Stated exercise | Reproduce exactly and only the lines running from the one with "build_pot()" through the one with "obj.parent = None", both end lines included.

begin Data excerpt

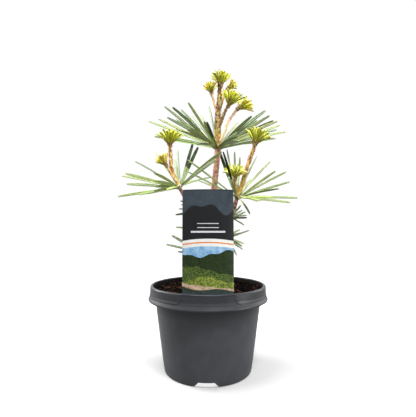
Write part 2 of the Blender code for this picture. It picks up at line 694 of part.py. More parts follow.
def build_tuft(name, tuft, chance):
    """A bud on a shoot's tip with a cup of short young needles fused on."""
    tip, direction, radius = limb_stations(tuft["carrier"])[-1]
    if tuft["carrier"] == "trunk":
        direction = Vector((0, 0, 1))
    axis = (0.4 * direction + Vector(tuft["lean"])).normalized()
    base = tip + direction * GAP
    bud = BUD_SHARE * tuft["height"] * MM
    girth = max(radius, LEAST_GIRTH)
    side = direction.cross(Vector((0, 1, 0))).normalized()
    up = direction.cross(side).normalized()
    turns = [math.tau * (i + 0.5) / BUD_SIDES for i in range(BUD_SIDES)]
    rings = []
    for share, width in BUD_RINGS:
        rings.append([base + share * bud * direction
                      + girth * width * (math.cos(a) * side + math.sin(a) * up) for a in turns])
    piece = loft(name, rings)

    across = axis.cross(Vector((0, 1, 0))).normalized()
    back = axis.cross(across).normalized()
    heart = base + BUD_HEART * bud * direction
    half_width = 0.5 * YOUNG_NEEDLE["width"]
    blades = []
    lines = []
    for i in range(tuft["count"]):
        polar = math.radians(tuft["spread"]) * math.sqrt((i + 0.5) / tuft["count"])
        turn = i * GOLDEN_ANGLE
        heading = (math.cos(polar) * axis + math.sin(polar)
                   * (math.cos(turn) * across + math.sin(turn) * back))
        full = min(tuft["height"] / math.cos(min(polar, 1.2)), tuft["longest"]) * MM
        size = full * chance.uniform(0.86, 1.0)
        roll = math.radians(chance.uniform(-70, 70))
        line = needle_line(heart, heart + heading * size, 0.0)
        outer = [(heart + heading * (girth + TUFT_FOOT), line[2])]
        if is_clear((name,), outer, half_width):
            blades.append(needle(line, YOUNG_NEEDLE, roll))
            lines.append(outer)
    settle(piece, "UNION", blades, solver="MANIFOLD")
    merge_flat_faces(piece)
    for outer in lines:
        take(name, outer, half_width)
    take(name, [(base, base + bud * direction)], 1.2 * girth)
    finish(piece, roughness=0.5)


for old in list(bpy.data.objects):
    bpy.data.objects.remove(old)

build_pot()
build_soil()
card = curved_plate("plant_label", LABEL_RADIUS, LABEL_RADIUS + LABEL_THICKNESS,
                    card_columns(LABEL_HALF_WIDTH, LABEL_FOOT, LABEL_TOP, LABEL_CORNER, LABEL_CORNER))
finish(card, roughness=0.35)
edge = round(LABEL_HALF_WIDTH / MM)
for across in range(-edge, edge + 1, 6):
    foot = Vector((across * MM, -LABEL_RADIUS, LABEL_FOOT))
    take("plant_label", [(foot, foot + Vector((0, 0, LABEL_TOP - LABEL_FOOT)))], LABEL_ROOM)
build_limbs()
for number, (name, tuft) in enumerate(TUFTS.items()):
    build_tuft(name, tuft, random.Random(100 + number))
for number, (name, whorl) in enumerate(WHORLS.items()):
    build_whorl(name, whorl, random.Random(200 + number))
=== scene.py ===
import json
import math
import random

import bpy
import numpy
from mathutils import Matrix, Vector, noise

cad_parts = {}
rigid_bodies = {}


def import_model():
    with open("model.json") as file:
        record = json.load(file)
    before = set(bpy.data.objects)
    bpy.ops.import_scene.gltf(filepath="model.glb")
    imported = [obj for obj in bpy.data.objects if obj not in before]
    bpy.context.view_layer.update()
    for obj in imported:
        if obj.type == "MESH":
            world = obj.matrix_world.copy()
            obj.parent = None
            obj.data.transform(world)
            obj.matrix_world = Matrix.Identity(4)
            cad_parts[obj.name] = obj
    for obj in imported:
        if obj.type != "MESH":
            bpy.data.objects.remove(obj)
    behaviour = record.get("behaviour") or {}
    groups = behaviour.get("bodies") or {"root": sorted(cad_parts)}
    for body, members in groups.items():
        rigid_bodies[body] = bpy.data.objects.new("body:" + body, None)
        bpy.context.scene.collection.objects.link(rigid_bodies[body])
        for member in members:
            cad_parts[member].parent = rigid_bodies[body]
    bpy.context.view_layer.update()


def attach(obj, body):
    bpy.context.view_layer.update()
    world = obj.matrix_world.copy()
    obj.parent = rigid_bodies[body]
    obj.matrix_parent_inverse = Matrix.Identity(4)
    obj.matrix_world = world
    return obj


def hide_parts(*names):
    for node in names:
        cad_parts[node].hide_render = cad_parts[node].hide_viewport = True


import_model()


# The view: the plant is seen from straight ahead, less than half a metre off and level with
# its upper stem, through a lens that is tilted up a little.
MM = 0.001
EYE = Vector((0.0, -477.2 * MM, 197.5 * MM))
LENS_TILT = 0.0628                  # radians up from level
scene = bpy.context.scene
lens = bpy.data.cameras.new("front_view")
lens.lens = 27.95
lens.sensor_width = 36.0
camera = bpy.data.objects.new("front_view", lens)
camera.location = EYE
camera.rotation_euler = (math.radians(90) + LENS_TILT, 0.0, 0.0)
scene.collection.objects.link(camera)
scene.camera = camera
scene.view_settings.view_transform = "Standard"


# The floor: pale matt studio board. What the viewer sees of it is lifted to a clean white, as
# on a product photo, so that it carries only a faint shadow by the pot's foot.
CARD_BOUNCE = 0.1                   # share of light that the board gives back to the plant
CARD_SEEN = 0.3                     # and to the viewer
# Light that the viewer sees added: under the pot, round its foot, and farther out. Each goes
# over into the next between two distances from the pot's axis, in metres.
GLOW_UNDER = 0.85
GLOW_NEAR = 0.14
GLOW_FAR = 0.65
UNDER_EDGE = (0.057, 0.061)
FAR_EDGE = (0.12, 0.6)


def linear(shade):
    """A hex sRGB colour as linear red, green, blue and alpha."""
    parts = [int(shade[place:place + 2], 16) / 255 for place in (1, 3, 5)]
    return tuple(c / 12.92 if c <= 0.04045 else ((c + 0.055) / 1.055) ** 2.4 for c in parts) + (1.0,)


def new_finish(name, shade, roughness, ior=1.5, gloss=0.5):
    """A finish with its plain colour, and the shader that further nodes may feed."""
    finish = bpy.data.materials.new(name)
    finish.use_nodes = True
    finish.diffuse_color = linear(shade)
    shader = finish.node_tree.nodes["Principled BSDF"]
    for part, value in (("Base Color", linear(shade)), ("Roughness", roughness), ("IOR", ior),
                        ("Specular IOR Level", gloss)):
        shader.inputs[part].default_value = value
    return finish, shader


def put(finish, kind, settings=(), values=(), links=(), stops=(), feeds=()):
    """Add a node to a finish, with its settings, plain inputs, links in, ramp stops and links out."""
    step = finish.node_tree.nodes.new("ShaderNode" + kind)
    for name, value in dict(settings).items():
        setattr(step, name, value)
    for name, value in dict(values).items():
        step.inputs[name].default_value = value
    for name, source in dict(links).items():
        finish.node_tree.links.new(source, step.inputs[name])
    for number, (place, shade) in enumerate(stops):
        stop = step.color_ramp.elements[number] if number < 2 else step.color_ramp.elements.new(place)
        stop.position = place
        stop.color = linear(shade)
    for name, target in dict(feeds).items():
        finish.node_tree.links.new(step.outputs[name], target)
    return step


def make(name, points, faces, finishes, slots=None, sharp=35.0):
    """A mesh piece from its points and faces, with the finish that each face takes."""
    mesh = bpy.data.meshes.new(name)
    mesh.from_pydata([tuple(point) for point in points], [], faces)
    for finish in finishes:
        mesh.materials.append(finish)
    if slots:
        mesh.polygons.foreach_set("material_index", slots)
    mesh.shade_smooth()
    mesh.set_sharp_from_angle(angle=math.radians(sharp))
    piece = bpy.data.objects.new(name, mesh)
    scene.collection.objects.link(piece)
    return piece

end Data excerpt

Task answer |
build_pot()
build_soil()
card = curved_plate("plant_label", LABEL_RADIUS, LABEL_RADIUS + LABEL_THICKNESS,
                    card_columns(LABEL_HALF_WIDTH, LABEL_FOOT, LABEL_TOP, LABEL_CORNER, LABEL_CORNER))
finish(card, roughness=0.35)
edge = round(LABEL_HALF_WIDTH / MM)
for across in range(-edge, edge + 1, 6):
    foot = Vector((across * MM, -LABEL_RADIUS, LABEL_FOOT))
    take("plant_label", [(foot, foot + Vector((0, 0, LABEL_TOP - LABEL_FOOT)))], LABEL_ROOM)
build_limbs()
for number, (name, tuft) in enumerate(TUFTS.items()):
    build_tuft(name, tuft, random.Random(100 + number))
for number, (name, whorl) in enumerate(WHORLS.items()):
    build_whorl(name, whorl, random.Random(200 + number))
=== scene.py ===
import json
import math
import random

import bpy
import numpy
from mathutils import Matrix, Vector, noise

cad_parts = {}
rigid_bodies = {}


def import_model():
    with open("model.json") as file:
        record = json.load(file)
    before = set(bpy.data.objects)
    bpy.ops.import_scene.gltf(filepath="model.glb")
    imported = [obj for obj in bpy.data.objects if obj not in before]
    bpy.context.view_layer.update()
    for obj in imported:
        if obj.type == "MESH":
            world = obj.matrix_world.copy()
            obj.parent = None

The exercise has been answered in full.